On March 20th of 2012 it was reported in the excellent blog from John Cox Wild About Houdini (http://www.wildabouthoudini.com/search?q=buried+alive) that Houdini did perform this version of the Buried Alive Illusion in September of 1926 as described in a letter to James Harto.  (see Houdini’s original file copy of that letter which I own below).

It may be time to write another chapter to this story. How else do you explain the inscription on my recent acquisition? On May 27th of 1926 Houdini inscribed the book Miracle Mongers and Their Methods to his friend Walter Lippman with the following postscript: “I did the buried “alive” in Berlin Germany in 1908-rebuilt it in 1916 still have the apparatus”.    WOW!

This small inscription says so much!  Let’s digest this for a moment.

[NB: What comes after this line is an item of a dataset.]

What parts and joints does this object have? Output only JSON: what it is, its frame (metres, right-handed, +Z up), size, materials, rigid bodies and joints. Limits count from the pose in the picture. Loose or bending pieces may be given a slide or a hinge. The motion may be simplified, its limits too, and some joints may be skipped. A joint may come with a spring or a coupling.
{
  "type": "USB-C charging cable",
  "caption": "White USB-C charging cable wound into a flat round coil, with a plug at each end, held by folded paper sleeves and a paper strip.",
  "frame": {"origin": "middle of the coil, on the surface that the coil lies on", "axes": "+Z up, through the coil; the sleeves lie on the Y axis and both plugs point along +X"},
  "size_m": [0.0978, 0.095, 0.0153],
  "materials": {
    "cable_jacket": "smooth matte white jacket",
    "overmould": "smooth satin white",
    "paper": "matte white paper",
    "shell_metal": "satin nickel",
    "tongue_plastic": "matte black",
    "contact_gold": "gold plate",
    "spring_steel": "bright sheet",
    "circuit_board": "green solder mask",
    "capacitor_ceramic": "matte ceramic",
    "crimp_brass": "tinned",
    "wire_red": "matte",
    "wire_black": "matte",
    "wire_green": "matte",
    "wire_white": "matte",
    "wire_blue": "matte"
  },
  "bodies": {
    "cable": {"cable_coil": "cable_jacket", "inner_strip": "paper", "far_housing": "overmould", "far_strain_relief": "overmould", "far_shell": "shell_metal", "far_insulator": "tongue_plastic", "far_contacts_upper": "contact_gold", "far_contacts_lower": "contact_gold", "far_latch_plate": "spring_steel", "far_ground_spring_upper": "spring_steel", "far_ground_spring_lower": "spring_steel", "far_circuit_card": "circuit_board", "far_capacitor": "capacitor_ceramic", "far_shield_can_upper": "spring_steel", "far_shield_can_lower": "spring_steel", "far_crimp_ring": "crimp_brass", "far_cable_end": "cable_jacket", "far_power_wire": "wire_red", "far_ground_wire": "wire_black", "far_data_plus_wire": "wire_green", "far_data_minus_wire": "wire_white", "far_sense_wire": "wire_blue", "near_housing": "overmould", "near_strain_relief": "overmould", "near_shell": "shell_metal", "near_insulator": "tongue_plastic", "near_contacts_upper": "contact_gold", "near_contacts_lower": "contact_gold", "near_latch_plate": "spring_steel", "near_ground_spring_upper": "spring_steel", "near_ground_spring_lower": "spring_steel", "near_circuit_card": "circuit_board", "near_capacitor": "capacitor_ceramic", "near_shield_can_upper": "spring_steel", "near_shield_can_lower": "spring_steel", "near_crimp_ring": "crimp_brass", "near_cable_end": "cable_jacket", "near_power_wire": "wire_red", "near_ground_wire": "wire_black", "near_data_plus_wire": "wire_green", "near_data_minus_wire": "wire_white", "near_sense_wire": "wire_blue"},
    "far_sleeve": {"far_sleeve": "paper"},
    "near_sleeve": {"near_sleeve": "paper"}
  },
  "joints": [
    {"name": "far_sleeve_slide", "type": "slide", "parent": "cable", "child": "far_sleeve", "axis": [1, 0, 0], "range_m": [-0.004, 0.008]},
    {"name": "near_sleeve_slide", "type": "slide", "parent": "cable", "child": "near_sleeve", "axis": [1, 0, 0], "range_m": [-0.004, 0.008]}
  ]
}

Houdini May 27, 1926 Inscription to Walter Lippman

Obviously, Walter and Houdini had been discussing it for some reason as you just don’t say something like that out of total context.

1908 Berlin is the right time frame as Houdini was performing there with the Circus Busch from the end of August to the end of October.

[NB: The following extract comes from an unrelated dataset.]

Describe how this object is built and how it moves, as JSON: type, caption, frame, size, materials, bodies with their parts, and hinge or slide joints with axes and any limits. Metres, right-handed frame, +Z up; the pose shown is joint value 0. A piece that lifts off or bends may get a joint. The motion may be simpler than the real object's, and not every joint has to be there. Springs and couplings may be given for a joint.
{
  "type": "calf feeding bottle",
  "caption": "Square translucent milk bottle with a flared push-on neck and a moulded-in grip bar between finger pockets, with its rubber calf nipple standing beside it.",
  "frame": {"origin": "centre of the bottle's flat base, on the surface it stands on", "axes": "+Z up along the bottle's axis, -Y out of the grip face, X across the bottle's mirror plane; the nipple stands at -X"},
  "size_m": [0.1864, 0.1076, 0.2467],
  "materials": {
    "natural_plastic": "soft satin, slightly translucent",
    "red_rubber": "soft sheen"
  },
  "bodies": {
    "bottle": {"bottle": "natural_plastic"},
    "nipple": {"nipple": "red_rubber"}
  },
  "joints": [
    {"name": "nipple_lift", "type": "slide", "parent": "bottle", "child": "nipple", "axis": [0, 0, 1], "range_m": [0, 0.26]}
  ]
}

I believe this is the apparatus he also used in 1926 as the inscription basically confirms that.  We are not talking about some other buried alive stunt.

This likely explains the 1914 mystery poster posted at the beginning of this blog.   Houdini was planning on rebuilding and presenting this effect then.  He did re-build it but did not perform it until 1926 (4 months after his inscription to his friend Walter) when he produced the Egyptian themed poster and performed it once!  Perhaps because it was so difficult to stage as most of us surmise.

Hopefully the Houdini experts (of which I am not) will discuss this and either agree or disagree with my thoughts.

I do not know if we will ever stop learning about the exploits of Houdini.  It seems our historical perspective changes constantly when it comes to this iconic figure.

 

Houdini’s File copy of Harto Letter confirming the Buried Alive was performed.